Today’s workers want to be ‘empowered’ and ‘inspired,’ not told what to do. They want to provide feedback to their managers, not wait for a year to receive feedback from their managers. They want to discuss their goals on a regular basis, share them with others, and track progress from peers.

In Adobe, individuals want to know how they’re doing while they’re doing it, and also what they need to do differently. Contributors get highly specific performance feedback at least once every six weeks. This way, everybody knows where they stand and how they’re contributing value to the company.

Recognition

Modern recognition is performance-based and horizontal. Here are some ways to implement it:

  • Institute peer-to-peer recognition. When employee achievements are consistently recognized by peers, a culture of gratitude is born.
  • Establish clear criteria. Recognise people for actions and results: completion of special projects, achievement of company goals, demonstrations of company values.
  • Share recognition stories. Newsletters or company blogs can supply the narrative behind the accomplishment, giving recognition more meaning.
  • Make recognition frequent and attainable. Hail smaller accomplishments, too: that extra effort to meet a deadline, that special polish on a proposal, the little things a manager might take for granted.
  • Tie recognition to company goals and strategies. Customer service, innovation, teamwork, cost cutting – any organisational priority can be supported by a timely shout-out.
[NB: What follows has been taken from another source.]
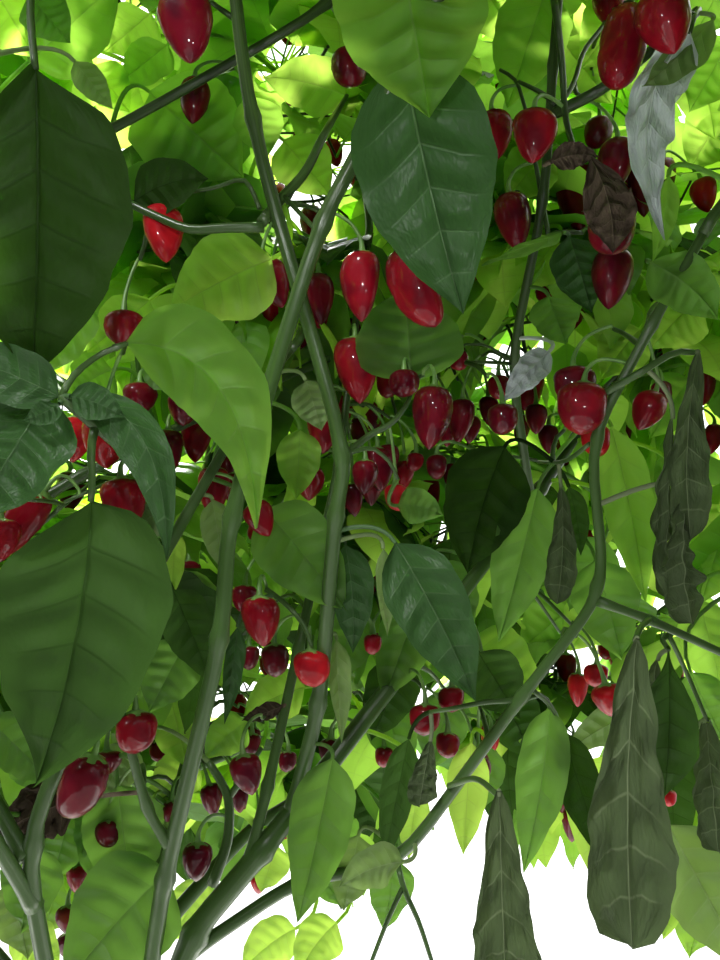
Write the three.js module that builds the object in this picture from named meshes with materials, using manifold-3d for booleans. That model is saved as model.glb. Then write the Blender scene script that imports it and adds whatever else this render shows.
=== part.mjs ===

To sum up, OKRs are clear vessels for leaders’ priorities and insights. CFRs help ensure that those priorities and insights get transmitted. But goals cannot be attained without a medium: an organisation’s culture.

Culture is “a set of values and beliefs, as well as familiarity with the way things are done and should be done in a company.”

An OKR culture is an accountable culture. You don’t push toward a goal just because the boss gave you an order. You do it because every OKR is transparently important to the company and to the colleagues who count on you. It’s a social contract, but a self-governed one.